More interesting than the personalised newsfeed is the facility of highlighting, commenting, and sharing “insights” that Declara provided its users. This is remarkably similar to what Genius (previously RapGenius, as it initially set up the site to annotate and explain hard to understand rap lyrics) is trying to do. The A16Z-funded Genius describes its efforts as attempting to build an annotation or explanatory layer to the web. Declara terms it as an insight layer.
Genius is one in a long line of start-ups that have focused on creating an annotation layer. Hypothes.is, a Knight Foundation-funded non-profit initiative that is focused around annotation standards, lists more than 50 attempts, mostly failures (see list). Clearly, a lot of bright minds see this as a challenge and a considerable amount of brainpower has been expended on it.

Why is building an annotation layer of such interest to the world? What is it that excites these start-ups? How lucrative is the opportunity?
Allow me to answer the above by making three distinct but related points.
- At present, it isn’t entirely clear how the likes of Declara or Genius plan to monetise their future dominance over the annotation layer. True, there is potential for ad revenue. Declara plans to embed ads within Insights, visible to readers or recipients of those insights. However, given the overall downward trend in CPMs for online advertising, I am not sure ads alone will not cover costs or lead to a compelling model.
One potential upside that might exist around monetising might be video. Declara has patented a technology that makes it easy to snip the relevant 20 to 30 seconds or even larger time blocks of a video (say a dramatic moment in an interview), and annotate and share it. If so, I can see a short video ad appended to the 20- to 30-second snippet as a compelling proposition. But there are many ifs here. - Ad model apart, the interest in annotation is also driven by the broken commenting system on content Web sites. Most message boards or commenting sections, unless well moderated, descend into mudslinging, abuse, and spite. We have seen that with Reddit recently, as earlier with Gawker’s Jezebel comment boards, which were trolled heavily.
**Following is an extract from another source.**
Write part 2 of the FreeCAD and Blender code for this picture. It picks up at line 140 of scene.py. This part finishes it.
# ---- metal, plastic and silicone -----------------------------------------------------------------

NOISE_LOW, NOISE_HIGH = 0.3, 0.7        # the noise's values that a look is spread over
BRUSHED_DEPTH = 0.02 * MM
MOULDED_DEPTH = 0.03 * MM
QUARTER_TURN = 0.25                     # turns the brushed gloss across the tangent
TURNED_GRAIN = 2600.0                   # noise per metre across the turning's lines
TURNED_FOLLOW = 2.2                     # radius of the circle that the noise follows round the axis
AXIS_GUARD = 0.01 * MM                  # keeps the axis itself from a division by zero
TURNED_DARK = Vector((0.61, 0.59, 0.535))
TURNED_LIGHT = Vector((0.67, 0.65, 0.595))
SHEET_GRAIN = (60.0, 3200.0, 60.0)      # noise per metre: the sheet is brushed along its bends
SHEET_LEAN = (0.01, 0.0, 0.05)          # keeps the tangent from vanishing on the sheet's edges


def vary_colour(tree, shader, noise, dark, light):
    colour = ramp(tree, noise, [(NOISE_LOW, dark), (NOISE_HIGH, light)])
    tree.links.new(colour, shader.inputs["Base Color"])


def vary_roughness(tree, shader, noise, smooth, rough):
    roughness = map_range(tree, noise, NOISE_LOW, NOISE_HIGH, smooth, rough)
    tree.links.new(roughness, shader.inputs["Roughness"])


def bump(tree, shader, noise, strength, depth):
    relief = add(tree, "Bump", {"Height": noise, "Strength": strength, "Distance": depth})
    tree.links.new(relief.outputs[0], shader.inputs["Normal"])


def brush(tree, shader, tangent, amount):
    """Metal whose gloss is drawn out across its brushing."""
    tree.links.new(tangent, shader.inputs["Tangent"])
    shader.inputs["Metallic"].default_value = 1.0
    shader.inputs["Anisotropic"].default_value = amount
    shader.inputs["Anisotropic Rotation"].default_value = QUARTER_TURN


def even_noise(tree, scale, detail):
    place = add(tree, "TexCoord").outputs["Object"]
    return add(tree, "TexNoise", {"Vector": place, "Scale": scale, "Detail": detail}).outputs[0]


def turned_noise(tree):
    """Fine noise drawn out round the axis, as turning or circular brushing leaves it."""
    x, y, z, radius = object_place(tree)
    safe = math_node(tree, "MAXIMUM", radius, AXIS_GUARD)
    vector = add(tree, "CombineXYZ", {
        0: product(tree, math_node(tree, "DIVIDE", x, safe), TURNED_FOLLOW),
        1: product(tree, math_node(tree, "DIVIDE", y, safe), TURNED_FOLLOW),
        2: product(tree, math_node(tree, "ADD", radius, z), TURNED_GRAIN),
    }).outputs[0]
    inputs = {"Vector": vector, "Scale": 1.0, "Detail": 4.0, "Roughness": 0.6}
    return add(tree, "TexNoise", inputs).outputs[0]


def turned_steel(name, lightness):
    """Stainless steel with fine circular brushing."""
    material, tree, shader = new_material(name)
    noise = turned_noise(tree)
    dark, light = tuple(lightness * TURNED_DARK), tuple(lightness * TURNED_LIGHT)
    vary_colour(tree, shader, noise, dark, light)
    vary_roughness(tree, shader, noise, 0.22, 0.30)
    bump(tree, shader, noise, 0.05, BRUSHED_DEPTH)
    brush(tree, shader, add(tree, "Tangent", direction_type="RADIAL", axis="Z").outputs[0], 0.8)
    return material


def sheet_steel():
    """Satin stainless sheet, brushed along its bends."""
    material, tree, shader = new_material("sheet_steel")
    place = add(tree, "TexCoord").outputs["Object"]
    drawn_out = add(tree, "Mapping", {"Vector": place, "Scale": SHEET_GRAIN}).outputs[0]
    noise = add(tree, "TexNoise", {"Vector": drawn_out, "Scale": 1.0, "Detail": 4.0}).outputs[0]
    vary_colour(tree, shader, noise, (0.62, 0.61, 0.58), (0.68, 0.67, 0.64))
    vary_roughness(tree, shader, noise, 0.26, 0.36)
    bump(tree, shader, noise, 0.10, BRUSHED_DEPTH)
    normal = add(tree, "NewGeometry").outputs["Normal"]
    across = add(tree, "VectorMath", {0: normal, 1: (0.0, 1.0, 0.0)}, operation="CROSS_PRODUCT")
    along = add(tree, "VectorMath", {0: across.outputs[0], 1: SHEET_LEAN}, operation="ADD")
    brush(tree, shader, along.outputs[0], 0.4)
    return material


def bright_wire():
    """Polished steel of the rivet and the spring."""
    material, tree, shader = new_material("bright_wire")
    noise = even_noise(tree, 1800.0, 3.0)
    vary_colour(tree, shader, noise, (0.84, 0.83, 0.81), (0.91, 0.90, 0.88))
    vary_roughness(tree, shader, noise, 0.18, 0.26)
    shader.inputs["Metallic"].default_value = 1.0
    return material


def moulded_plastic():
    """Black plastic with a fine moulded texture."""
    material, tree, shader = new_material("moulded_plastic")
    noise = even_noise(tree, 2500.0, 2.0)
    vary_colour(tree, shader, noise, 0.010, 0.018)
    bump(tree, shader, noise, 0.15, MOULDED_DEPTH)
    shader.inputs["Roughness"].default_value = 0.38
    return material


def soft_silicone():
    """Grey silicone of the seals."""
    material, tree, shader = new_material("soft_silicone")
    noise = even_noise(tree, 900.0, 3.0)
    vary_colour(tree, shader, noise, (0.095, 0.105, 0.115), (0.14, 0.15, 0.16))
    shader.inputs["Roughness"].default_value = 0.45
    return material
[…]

Annotation, with its ability to link comments to specific texts and passages, allied with upvoting/downvoting from the community, can keep commenting relevant and focused.
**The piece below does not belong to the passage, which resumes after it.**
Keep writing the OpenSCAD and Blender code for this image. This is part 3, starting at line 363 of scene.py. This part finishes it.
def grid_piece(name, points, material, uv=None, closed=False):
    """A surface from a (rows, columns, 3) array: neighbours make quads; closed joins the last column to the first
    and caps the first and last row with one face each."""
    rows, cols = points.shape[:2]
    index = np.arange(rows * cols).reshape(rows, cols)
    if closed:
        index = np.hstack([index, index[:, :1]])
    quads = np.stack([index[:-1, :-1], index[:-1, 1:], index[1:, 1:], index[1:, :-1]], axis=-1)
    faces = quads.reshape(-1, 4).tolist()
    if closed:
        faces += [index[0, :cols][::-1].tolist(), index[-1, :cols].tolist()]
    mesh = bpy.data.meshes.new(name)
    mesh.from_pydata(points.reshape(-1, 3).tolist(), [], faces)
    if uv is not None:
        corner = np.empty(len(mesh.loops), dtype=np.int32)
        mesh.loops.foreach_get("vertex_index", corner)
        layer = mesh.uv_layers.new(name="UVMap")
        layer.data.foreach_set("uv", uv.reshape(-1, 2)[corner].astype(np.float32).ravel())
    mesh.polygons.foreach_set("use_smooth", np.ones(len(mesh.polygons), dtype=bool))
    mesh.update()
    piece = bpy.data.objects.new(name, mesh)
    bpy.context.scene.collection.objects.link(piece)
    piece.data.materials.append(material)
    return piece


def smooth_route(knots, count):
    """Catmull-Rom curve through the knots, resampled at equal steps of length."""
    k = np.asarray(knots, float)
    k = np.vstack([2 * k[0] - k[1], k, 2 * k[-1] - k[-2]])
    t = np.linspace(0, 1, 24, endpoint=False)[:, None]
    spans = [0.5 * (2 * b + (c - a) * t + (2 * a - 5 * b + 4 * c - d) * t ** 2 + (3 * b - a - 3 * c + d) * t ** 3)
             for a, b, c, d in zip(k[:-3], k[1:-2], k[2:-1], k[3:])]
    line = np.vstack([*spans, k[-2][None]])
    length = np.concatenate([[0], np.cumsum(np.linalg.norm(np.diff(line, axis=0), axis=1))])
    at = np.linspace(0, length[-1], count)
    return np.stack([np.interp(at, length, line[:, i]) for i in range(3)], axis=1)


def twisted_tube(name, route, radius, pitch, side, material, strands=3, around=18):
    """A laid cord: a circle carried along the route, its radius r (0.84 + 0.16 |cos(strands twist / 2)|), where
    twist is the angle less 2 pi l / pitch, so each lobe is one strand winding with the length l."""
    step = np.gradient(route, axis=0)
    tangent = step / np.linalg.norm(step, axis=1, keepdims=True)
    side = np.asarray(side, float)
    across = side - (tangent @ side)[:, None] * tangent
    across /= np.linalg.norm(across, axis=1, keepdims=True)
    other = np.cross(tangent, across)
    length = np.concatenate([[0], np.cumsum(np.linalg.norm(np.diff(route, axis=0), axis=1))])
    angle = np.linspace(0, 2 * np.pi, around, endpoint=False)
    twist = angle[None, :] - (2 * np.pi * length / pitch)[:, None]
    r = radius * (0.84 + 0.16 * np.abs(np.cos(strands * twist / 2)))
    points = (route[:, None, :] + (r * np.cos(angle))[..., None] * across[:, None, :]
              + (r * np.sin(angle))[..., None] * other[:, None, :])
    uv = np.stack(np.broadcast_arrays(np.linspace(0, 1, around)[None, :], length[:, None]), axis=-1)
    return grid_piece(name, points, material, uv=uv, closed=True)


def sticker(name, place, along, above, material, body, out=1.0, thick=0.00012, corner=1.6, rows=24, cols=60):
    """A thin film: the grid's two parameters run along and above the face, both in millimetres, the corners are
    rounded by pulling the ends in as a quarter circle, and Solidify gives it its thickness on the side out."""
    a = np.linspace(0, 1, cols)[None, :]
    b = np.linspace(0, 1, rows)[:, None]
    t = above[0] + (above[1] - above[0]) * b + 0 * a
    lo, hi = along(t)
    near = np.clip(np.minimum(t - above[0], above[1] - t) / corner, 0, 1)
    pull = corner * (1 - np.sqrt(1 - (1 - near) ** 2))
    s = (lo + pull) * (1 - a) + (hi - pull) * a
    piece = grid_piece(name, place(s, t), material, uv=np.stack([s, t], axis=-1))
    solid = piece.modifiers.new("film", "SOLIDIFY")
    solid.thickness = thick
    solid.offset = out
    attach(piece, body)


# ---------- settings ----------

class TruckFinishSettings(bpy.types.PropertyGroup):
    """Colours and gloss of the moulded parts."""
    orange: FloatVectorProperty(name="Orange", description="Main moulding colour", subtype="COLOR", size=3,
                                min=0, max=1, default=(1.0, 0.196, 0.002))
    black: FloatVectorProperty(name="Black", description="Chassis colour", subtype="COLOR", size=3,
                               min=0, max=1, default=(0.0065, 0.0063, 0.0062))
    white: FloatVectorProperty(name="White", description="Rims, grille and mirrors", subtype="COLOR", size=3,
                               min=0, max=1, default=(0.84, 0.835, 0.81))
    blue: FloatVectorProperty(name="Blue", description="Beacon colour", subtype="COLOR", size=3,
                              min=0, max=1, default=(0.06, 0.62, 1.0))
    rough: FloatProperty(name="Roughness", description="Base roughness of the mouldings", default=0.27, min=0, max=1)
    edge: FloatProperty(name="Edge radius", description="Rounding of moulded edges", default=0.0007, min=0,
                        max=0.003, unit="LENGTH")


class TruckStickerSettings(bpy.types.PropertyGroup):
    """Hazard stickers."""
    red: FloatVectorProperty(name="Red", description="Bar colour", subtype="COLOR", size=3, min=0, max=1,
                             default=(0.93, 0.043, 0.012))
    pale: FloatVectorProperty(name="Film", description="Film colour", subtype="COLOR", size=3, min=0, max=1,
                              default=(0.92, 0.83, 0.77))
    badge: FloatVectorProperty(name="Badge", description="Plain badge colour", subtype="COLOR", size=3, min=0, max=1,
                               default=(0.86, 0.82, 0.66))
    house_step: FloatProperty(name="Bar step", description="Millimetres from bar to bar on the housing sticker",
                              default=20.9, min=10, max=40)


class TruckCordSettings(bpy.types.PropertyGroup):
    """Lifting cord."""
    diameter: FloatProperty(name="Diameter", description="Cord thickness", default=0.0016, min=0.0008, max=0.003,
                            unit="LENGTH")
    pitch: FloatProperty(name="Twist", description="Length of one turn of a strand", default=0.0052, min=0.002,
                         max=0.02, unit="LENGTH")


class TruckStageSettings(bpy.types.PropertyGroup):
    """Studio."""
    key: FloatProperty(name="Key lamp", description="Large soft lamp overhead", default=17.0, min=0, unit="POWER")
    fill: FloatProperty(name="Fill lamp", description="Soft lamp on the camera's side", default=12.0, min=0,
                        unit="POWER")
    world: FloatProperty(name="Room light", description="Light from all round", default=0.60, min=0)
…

During a recent discussion with education platform Edmodo, I was told that Edmodo’s platform hosted more information about YouTube video’s suitability for specific education subjects than YouTube itself. Similarly there is a lot of context, discussion on Facebook or Twitter, around an article than on the article itself.
Today these are distinct comment buckets, in silos. It is unlikely that these will ever be integrated, but there is a genuine case for a unified view of all the chatter about an article. And therein lies the case for an annotation layer such as Genius/Declara. - Lastly, there is scope for entirely new revenue streams. Genius has encouraged media companies and even journalists to embed its annotation platform (by pasting a few lines of code) into the site, and thereby making the site annotation-friendly.
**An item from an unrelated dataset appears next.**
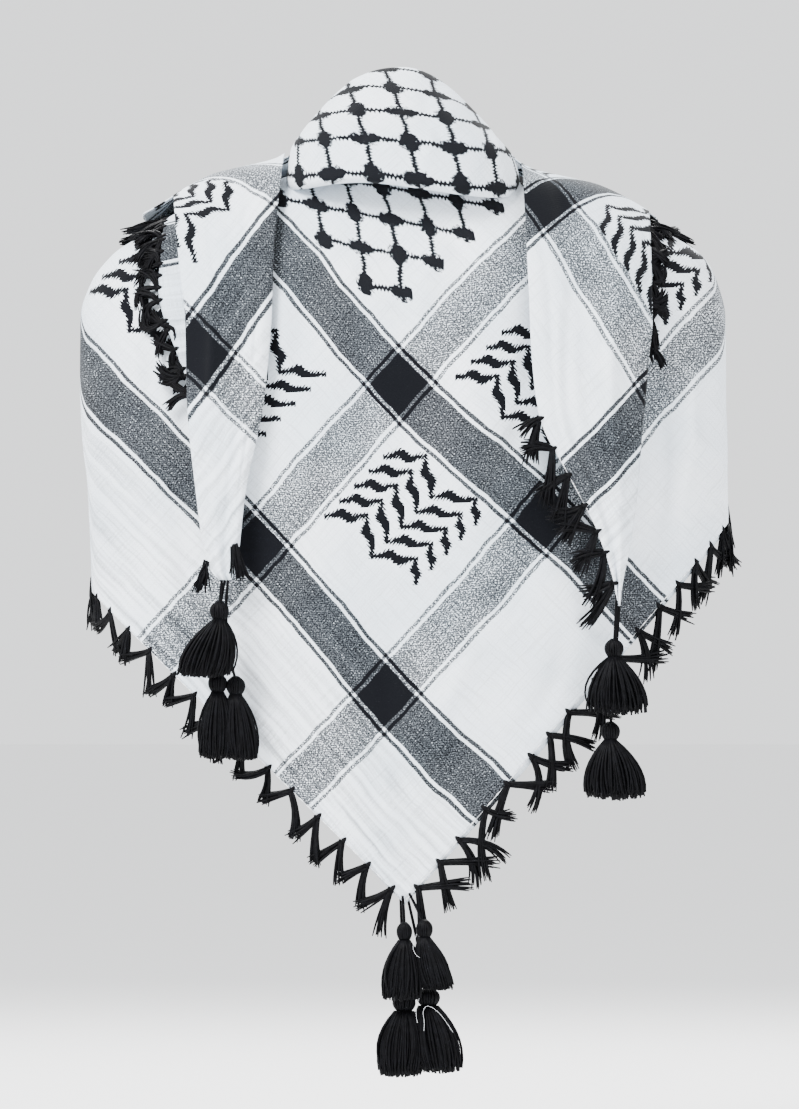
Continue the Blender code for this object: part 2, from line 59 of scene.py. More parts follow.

If this is adopted by more and more Web sites, this has the potential to create a true annotation layer to the Web. And with increasing adoption, I do see possibilities for new revenue streams:
- What if you could pay $X to see all the annotations by Marc Andreessen? Or Nassim Nicholas Taleb? And what if you had a service that streamed all annotations made by a list of celebrities/influencers in real time? Wait, now doesn’t that sound like Twitter?
- On a parallel note, there is at present no site or even tool to aggregate or rank the best comments, highlighting them to the general public. But if the annotation layer becomes a reality, then aggregating the most upvoted comments becomes possible. It is interesting that Twitter presently has no easy way to find out the most re-tweeted or favourited comment on a particular topic (or hashtag). While user-generated content has benefited a large number of sites, highlighting or ranking the best user-generated content hasn’t been too high on any media site’s priority list.
- A lot of the interest in annotation/comment is also led by the potential it raises for discoverability. All that chatter, commentary, backgrounders — I propose the term mezzodata as an all-encompassing term for these — are essentially data that helps us in understanding, classifying, ranking even. For a company like Google, there would be immense interest in having access to such mezzodata. If a true annotation layer took off, and Google’s bots were locked out of indexing the layer, I can imagine Google ponying up serious money to acquire a Genius.
It is particularly interesting that the interest in annotation is closely linked to a focus on atomization of content. There has been a lot of interest in providing tools at the story level, e.g., Medium, WordPress, etc. But other than Twitter, I can’t think of any mainstream attempt at providing tools to grapple with content at the atomic level. And even Twitter, in recent times, has expanded its data scope upwards, thanks to shortcodes, tweet storms, and tweet shots. The over-arching trend has been to help Twitter expand its data scope, not reduce it.
This is why annotation and the tools it provides is of particular interest to the content community. By helping focus attention at content at an atomic level — and by adding intelligence at this level — the annotation layer can certainly help readers absorb greater amounts of content, faster, and better than they did before.
News sites in particular have a lot to benefit from the annotation layer, but they also have a lot to lose. Aggregating out all that mezzodata out to a third party can be dangerous — all that intelligence stripped out and monetised outside. But by partnering intelligently with start-ups focused on enabling explanatory commentary at the atomic level, news media companies can make their content richer and more meaningful, increasing engagement levels and insight.